Do not stomp the area flat like you’re packing snow. That compacts the root zone and can make the grass struggle longer than the original stake damage ever would.
What I’d do in a real yard
Last summer, after a 20-by-30 event tent came down from a backyard graduation party, the lawn had about two dozen stake holes along the edge of a sprinkler zone. Most were pinholes. Three were worse: the stakes had twisted and left 2-inch tears. The pinholes were gone after a week of light watering. The torn spots needed a bit of repair, but the whole job took less than an hour. That’s the pattern I’ve seen most often: the small stuff heals, but the torn spots need help before weeds move in.
The Best Fix for Small Holes
For small, clean holes, the goal is to help the grass knit back together, not rebuild the whole yard.
- Brush loose soil back into the hole
- Press the turf edges together gently
- Water lightly to settle the soil
- Avoid mowing that area for a few days if possible
If the grass blades are still attached and the crown wasn’t ripped, that’s often enough. A little topdressing with a sprinkle of compost or screened topsoil can help the surface level out, but keep it thin. More is not better here. If you bury the grass, you’ve traded a tiny stake hole for a suffocation problem.
What To Do When the Stake Pulled Up Grass
This is where people usually get overconfident. If the stake tore a clump loose, you need to treat it like a small bare patch, not just a poke hole.
Repair steps that actually work
- Trim any ragged, hanging roots or torn grass cleanly
- Loosen the top half-inch of soil in and around the spot
- Mix in a little compost if the soil looks packed or dry
- Press fresh topsoil level with the surrounding ground
- Spread matching grass seed lightly over the repair
- Cover with a thin layer of straw or seed blanket if birds are a problem
- Water gently every day until the seed sprouts
For a patch smaller than your palm, you can usually repair it without replacing sod. For anything larger than a few inches wide, matching a small piece of sod is faster and often looks better. If you still have a piece of intact turf from another area and the grass type matches, a neat plug or small patch can be almost invisible within weeks.
One thing people miss: the hole itself is rarely the problem, but the compacted ring around it is. If water beads up instead of soaking in, the roots nearby are stressed even if the surface looks fine.

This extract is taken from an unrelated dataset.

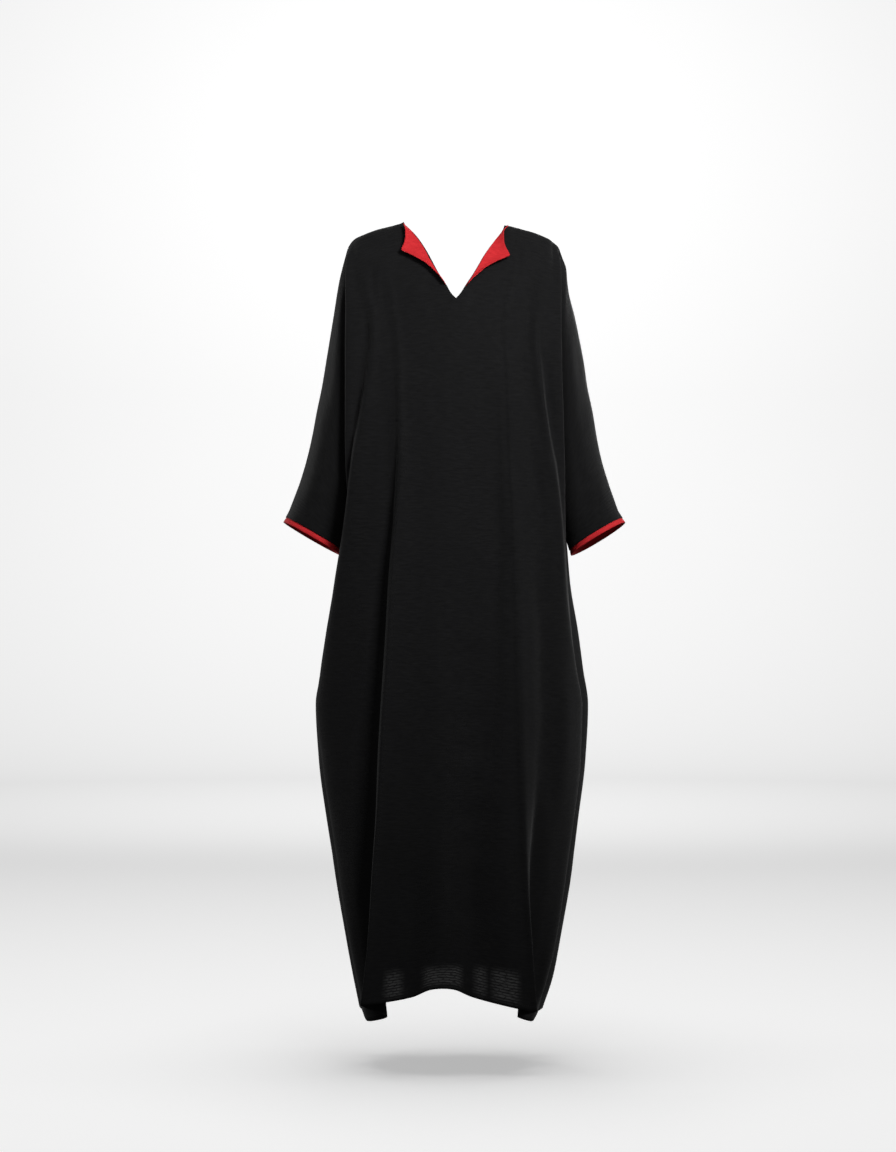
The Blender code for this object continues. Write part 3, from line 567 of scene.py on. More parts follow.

Watering: Less Drama, More Consistency
After tent-stake repair, the biggest mistake is flooding the area because it “looks dry.” Bare spots and seeded patches need moisture, but drowned soil slows recovery and can invite fungus. You want the top layer evenly moist, not mud.
For seed repairs, a light watering once or twice a day is better than one long soak. For clean punctures or tiny holes, a normal lawn watering schedule is usually enough. If the repaired spot darkens, stays soggy, or squishes underfoot, back off. That’s not recovery; that’s overwatering.
A practical rule: if the ground feels cool and lightly damp an hour after watering, you’re in the right zone. If your shoe leaves a shine of water or the soil smears, you’ve gone too far.
When the Damage Is Not a Big Deal
Not every mark needs a fix. If the lawn is healthy, the holes are small, and the area is not a high-visibility spot, nature usually handles it. I wouldn’t waste time patching a few needle holes in a sturdy cool-season lawn unless the event left a visible cluster or the turf was already thin.
This is especially true in dense grass that’s actively growing. In spring or early fall, those tiny holes can vanish fast. A lot of homeowners dig in too hard because they expect the same visual recovery they’d want on a golf green. A backyard lawn is not that picky.
Common Mistakes That Make the Lawn Look Worse
The biggest misstep is overworking the area. People rake it aggressively, dump too much soil, then wonder why the patch looks like a repair job for the next two months.
- Using too much seed and burying it
- Applying thick compost or topsoil layers
- Watering until the area stays muddy
- Mowing too soon and pulling out new seedlings
- Ignoring torn edges that should be trimmed cleanly
Another common misunderstanding: fertilizer is not a shortcut. A little starter fertilizer can help a seeded patch, but it won’t fix torn roots or compacted soil. Feeding stressed turf without first loosening and leveling the area often just encourages weak, spindly growth.
How Long Recovery Usually Takes
Clean puncture holes can fade in a few days to two weeks, depending on the grass type and weather. Seeded repairs take longer. If you match the seed well and keep it moist, visible sprouting usually starts in 7 to 14 days, with the patch blending in over several weeks. A small sod patch can look decent much faster, assuming it is watered properly for the first week.
If the repaired area is still brown after two weeks, check the basics: is it getting enough light, was the soil packed too hard, and did the seed actually stay put? Wind, birds, and one overly enthusiastic watering can move seed around more than people expect.
A Simple Way To Prevent the Same Problem Next Time
If you’re dealing with tents more than once a year, the easiest prevention is to mark stake locations before setup and remove them straight up instead of twisting. Twisting is what widens a hole and tears roots. I also like to avoid staking in the thinnest areas of the lawn unless there’s no choice. Edges and high-traffic spots are usually the first to show damage.
After the tent is down, a quick walk-through with a handful of topsoil and a watering can is often enough to erase the evidence. That small effort right away beats trying to recover a messy patch a week later.
Bottom Line
Most lawn damage from tent stakes is fixable, and a lot of it is less serious than it looks. Clean holes usually heal on their own. Torn turf, compacted soil, and lifted patches need a little help with leveling, seed, and steady moisture. The best repair is calm and targeted: fix only what needs fixing, don’t bury the grass, and don’t drown the area trying to hurry it along. Done right, the lawn should blend back in before the season changes.